• **Available data**:
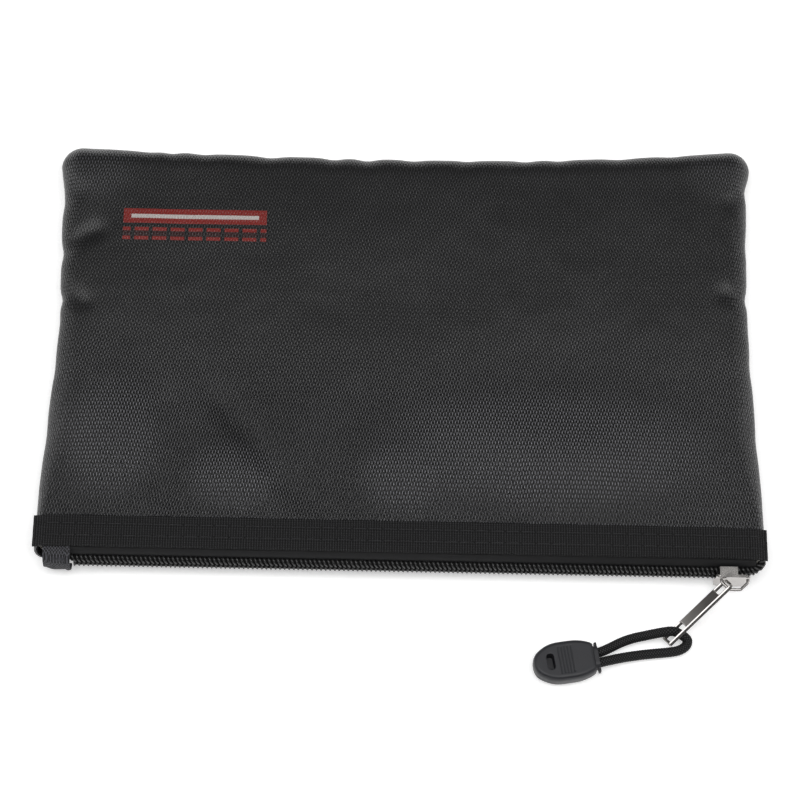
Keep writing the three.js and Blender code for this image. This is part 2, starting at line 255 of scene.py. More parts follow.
def smooth_route(points, spacing):
    """Points along a Catmull-Rom curve through the given ones, evenly spaced."""
    points = np.asarray(points, float)
    padded = np.vstack([2 * points[0] - points[1], points, 2 * points[-1] - points[-2]])
    fine = []
    for index in range(len(points) - 1):
        a, b, c, d = padded[index:index + 4]
        for t in np.linspace(0, 1, 40, endpoint=False):
            fine.append(0.5 * (
                2 * b + (c - a) * t + (2 * a - 5 * b + 4 * c - d) * t**2
                + (3 * b - a - 3 * c + d) * t**3
            ))
    fine.append(points[-1])
    fine = np.array(fine)
    along = np.concatenate([[0], np.cumsum(np.linalg.norm(np.diff(fine, axis=0), axis=1))])
    count = max(2, int(round(along[-1] / spacing)) + 1)
    wanted = np.linspace(0, along[-1], count)
    return np.stack([np.interp(wanted, along, fine[:, axis]) for axis in range(3)], axis=1)


def route_frames(route, first_side):
    """Unit tangent, side and up vectors along a route, turned as little as possible."""
    tangents = np.gradient(route, axis=0)
    tangents /= np.linalg.norm(tangents, axis=1)[:, None]
    side = np.asarray(first_side, float)
    sides = []
    for tangent in tangents:
        side = side - tangent * (side @ tangent)
        side /= np.linalg.norm(side)
        sides.append(side)
    sides = np.array(sides)
    return tangents, sides, np.cross(tangents, sides)


def tube_points(route, radius, sides, first_side=(0, 0, 1)):
    """Rings of points round a route; radius is one number or one for each point and side."""
    _, side, up = route_frames(route, first_side)
    angle = np.linspace(0, 2 * math.pi, sides, endpoint=False)
    radius = np.broadcast_to(radius, (len(route), sides))
    ring = side[:, None] * np.cos(angle)[None, :, None] + up[:, None] * np.sin(angle)[None, :, None]
    return route[:, None] + ring * radius[:, :, None]


def add_tube(points, faces, route, radius, sides, first_side=(0, 0, 1)):
    """Appends a closed tube to lists of points and faces."""
    first = len(points)
    rings = tube_points(route, radius, sides, first_side)
    points.extend(rings.reshape(-1, 3).tolist())
    faces.extend(grid_faces(len(route), sides, wrap=True, first=first))
    last = first + (len(route) - 1) * sides
    faces.append(tuple(range(first + sides - 1, first - 1, -1)))
    faces.append(tuple(range(last, last + sides)))


def smoothstep(value, low, high):
    t = np.clip((np.asarray(value, float) - low) / (high - low), 0, 1)
    return t * t * (3 - 2 * t)


def blend_mouth(obj):
    """Bakes the transform of a piece of the upper half into its mesh and reads its points."""
    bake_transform(obj)
    points = np.empty(len(obj.data.vertices) * 3)
    obj.data.vertices.foreach_get("co", points)
    return obj


# ---- cord loop ----
CORD_DIAMETER = 3.7
CORD_ROUTE = [
    (67.2, -119.93, 3.6),
    (70.5, -119.37, 3.6),
    (72.8, -118.85, 3.6),
    (76.3, -117.2, 3.4),
    (80.8, -114.7, 3.0),
    (85.3, -112.9, 2.8),
    (89.8, -111.8, 2.9),
    (93.3, -111.1, 3.3),
    (96.0, -110.9, 4.4),
    (98.4, -110.8, 5.2),
    (100.6, -110.8, 4.9),
    (102.2, -111.2, 3.8),
    (104.2, -112.2, 3.2),
    (105.2, -113.5, 2.5),
    (104.5, -115.3, 2.0),
    (102.3, -116.8, 1.9),
    (99.0, -117.6, 1.9),
    (94.0, -118.2, 1.9),
    (88.0, -119.0, 2.0),
    (81.5, -120.3, 2.5),
    (76.2, -121.8, 3.3),
    (73.4, -122.62, 3.6),
    (71.1, -123.05, 3.6),
    (67.8, -123.6, 3.6),
]
BRAID_CARRIERS = 8
BRAID_PITCH = 8.0


def braid_material():
    """Braided yarns; the UVs count yarns round the cord and along it."""
    nodes = Nodes("braid", (0.006, 0.006, 0.0065), 0.6, specular=0.2)
    around, along, _ = nodes.split(nodes.uv())
    crossings = nodes.math("MULTIPLY", nodes.wave(around, 1.0), nodes.wave(along, 1.0))
    fibres = nodes.noise(nodes.point(), 9000, 2)
    # Painted shade: a near-black lattice between lighter yarn crossings, standing for the shade in the
    # braid's valleys.
    color = nodes.mix(nodes.remap(crossings, -0.1, 0.8), (0.0008, 0.0008, 0.0008), (0.05, 0.05, 0.052))
    return nodes.finish(color=color, normal=nodes.bump(fibres, 0.00005, 0.5))


def braid_height(along, angle):
    """Height of the braid's surface, 0 to 1, where two sets of yarns cross over and under."""
    turn = angle / (2 * math.pi) * BRAID_CARRIERS
    rise = along / BRAID_PITCH * BRAID_CARRIERS
    left, right = turn + rise, turn - rise
    left_cell, right_cell = np.floor(left), np.floor(right)
    left_off, right_off = left - left_cell - 0.5, right - right_cell - 0.5
    left_on_top = (left_cell + right_cell) % 2 < 1
    across = np.where(left_on_top, left_off, right_off)
    length = np.where(left_on_top, right_off, left_off)
    return np.sqrt(np.clip(1 - (across / 0.56) ** 2, 0, 1)) * (1 - 0.75 * (2 * length) ** 2 * 0.6)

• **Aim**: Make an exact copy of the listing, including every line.

• **Expected answer**:
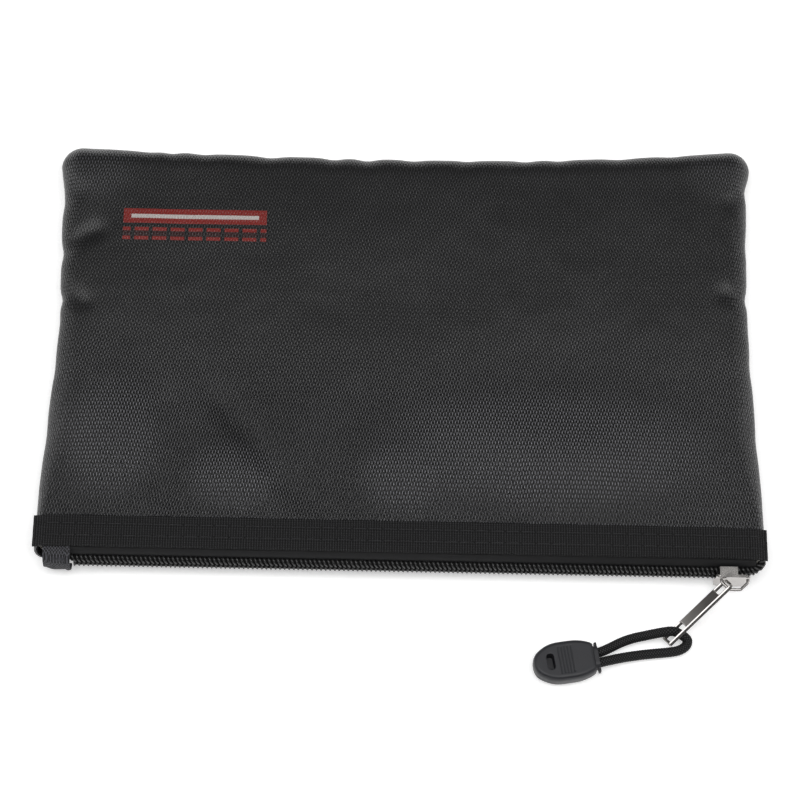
Keep writing the three.js and Blender code for this image. This is part 2, starting at line 255 of scene.py. More parts follow.
def smooth_route(points, spacing):
    """Points along a Catmull-Rom curve through the given ones, evenly spaced."""
    points = np.asarray(points, float)
    padded = np.vstack([2 * points[0] - points[1], points, 2 * points[-1] - points[-2]])
    fine = []
    for index in range(len(points) - 1):
        a, b, c, d = padded[index:index + 4]
        for t in np.linspace(0, 1, 40, endpoint=False):
            fine.append(0.5 * (
                2 * b + (c - a) * t + (2 * a - 5 * b + 4 * c - d) * t**2
                + (3 * b - a - 3 * c + d) * t**3
            ))
    fine.append(points[-1])
    fine = np.array(fine)
    along = np.concatenate([[0], np.cumsum(np.linalg.norm(np.diff(fine, axis=0), axis=1))])
    count = max(2, int(round(along[-1] / spacing)) + 1)
    wanted = np.linspace(0, along[-1], count)
    return np.stack([np.interp(wanted, along, fine[:, axis]) for axis in range(3)], axis=1)


def route_frames(route, first_side):
    """Unit tangent, side and up vectors along a route, turned as little as possible."""
    tangents = np.gradient(route, axis=0)
    tangents /= np.linalg.norm(tangents, axis=1)[:, None]
    side = np.asarray(first_side, float)
    sides = []
    for tangent in tangents:
        side = side - tangent * (side @ tangent)
        side /= np.linalg.norm(side)
        sides.append(side)
    sides = np.array(sides)
    return tangents, sides, np.cross(tangents, sides)


def tube_points(route, radius, sides, first_side=(0, 0, 1)):
    """Rings of points round a route; radius is one number or one for each point and side."""
    _, side, up = route_frames(route, first_side)
    angle = np.linspace(0, 2 * math.pi, sides, endpoint=False)
    radius = np.broadcast_to(radius, (len(route), sides))
    ring = side[:, None] * np.cos(angle)[None, :, None] + up[:, None] * np.sin(angle)[None, :, None]
    return route[:, None] + ring * radius[:, :, None]


def add_tube(points, faces, route, radius, sides, first_side=(0, 0, 1)):
    """Appends a closed tube to lists of points and faces."""
    first = len(points)
    rings = tube_points(route, radius, sides, first_side)
    points.extend(rings.reshape(-1, 3).tolist())
    faces.extend(grid_faces(len(route), sides, wrap=True, first=first))
    last = first + (len(route) - 1) * sides
    faces.append(tuple(range(first + sides - 1, first - 1, -1)))
    faces.append(tuple(range(last, last + sides)))


def smoothstep(value, low, high):
    t = np.clip((np.asarray(value, float) - low) / (high - low), 0, 1)
    return t * t * (3 - 2 * t)


def blend_mouth(obj):
    """Bakes the transform of a piece of the upper half into its mesh and reads its points."""
    bake_transform(obj)
    points = np.empty(len(obj.data.vertices) * 3)
    obj.data.vertices.foreach_get("co", points)
    return obj


# ---- cord loop ----
CORD_DIAMETER = 3.7
CORD_ROUTE = [
    (67.2, -119.93, 3.6),
    (70.5, -119.37, 3.6),
    (72.8, -118.85, 3.6),
    (76.3, -117.2, 3.4),
    (80.8, -114.7, 3.0),
    (85.3, -112.9, 2.8),
    (89.8, -111.8, 2.9),
    (93.3, -111.1, 3.3),
    (96.0, -110.9, 4.4),
    (98.4, -110.8, 5.2),
    (100.6, -110.8, 4.9),
    (102.2, -111.2, 3.8),
    (104.2, -112.2, 3.2),
    (105.2, -113.5, 2.5),
    (104.5, -115.3, 2.0),
    (102.3, -116.8, 1.9),
    (99.0, -117.6, 1.9),
    (94.0, -118.2, 1.9),
    (88.0, -119.0, 2.0),
    (81.5, -120.3, 2.5),
    (76.2, -121.8, 3.3),
    (73.4, -122.62, 3.6),
    (71.1, -123.05, 3.6),
    (67.8, -123.6, 3.6),
]
BRAID_CARRIERS = 8
BRAID_PITCH = 8.0


def braid_material():
    """Braided yarns; the UVs count yarns round the cord and along it."""
    nodes = Nodes("braid", (0.006, 0.006, 0.0065), 0.6, specular=0.2)
    around, along, _ = nodes.split(nodes.uv())
    crossings = nodes.math("MULTIPLY", nodes.wave(around, 1.0), nodes.wave(along, 1.0))
    fibres = nodes.noise(nodes.point(), 9000, 2)
    # Painted shade: a near-black lattice between lighter yarn crossings, standing for the shade in the
    # braid's valleys.
    color = nodes.mix(nodes.remap(crossings, -0.1, 0.8), (0.0008, 0.0008, 0.0008), (0.05, 0.05, 0.052))
    return nodes.finish(color=color, normal=nodes.bump(fibres, 0.00005, 0.5))


def braid_height(along, angle):
    """Height of the braid's surface, 0 to 1, where two sets of yarns cross over and under."""
    turn = angle / (2 * math.pi) * BRAID_CARRIERS
    rise = along / BRAID_PITCH * BRAID_CARRIERS
    left, right = turn + rise, turn - rise
    left_cell, right_cell = np.floor(left), np.floor(right)
    left_off, right_off = left - left_cell - 0.5, right - right_cell - 0.5
    left_on_top = (left_cell + right_cell) % 2 < 1
    across = np.where(left_on_top, left_off, right_off)
    length = np.where(left_on_top, right_off, left_off)
    return np.sqrt(np.clip(1 - (across / 0.56) ** 2, 0, 1)) * (1 - 0.75 * (2 * length) ** 2 * 0.6)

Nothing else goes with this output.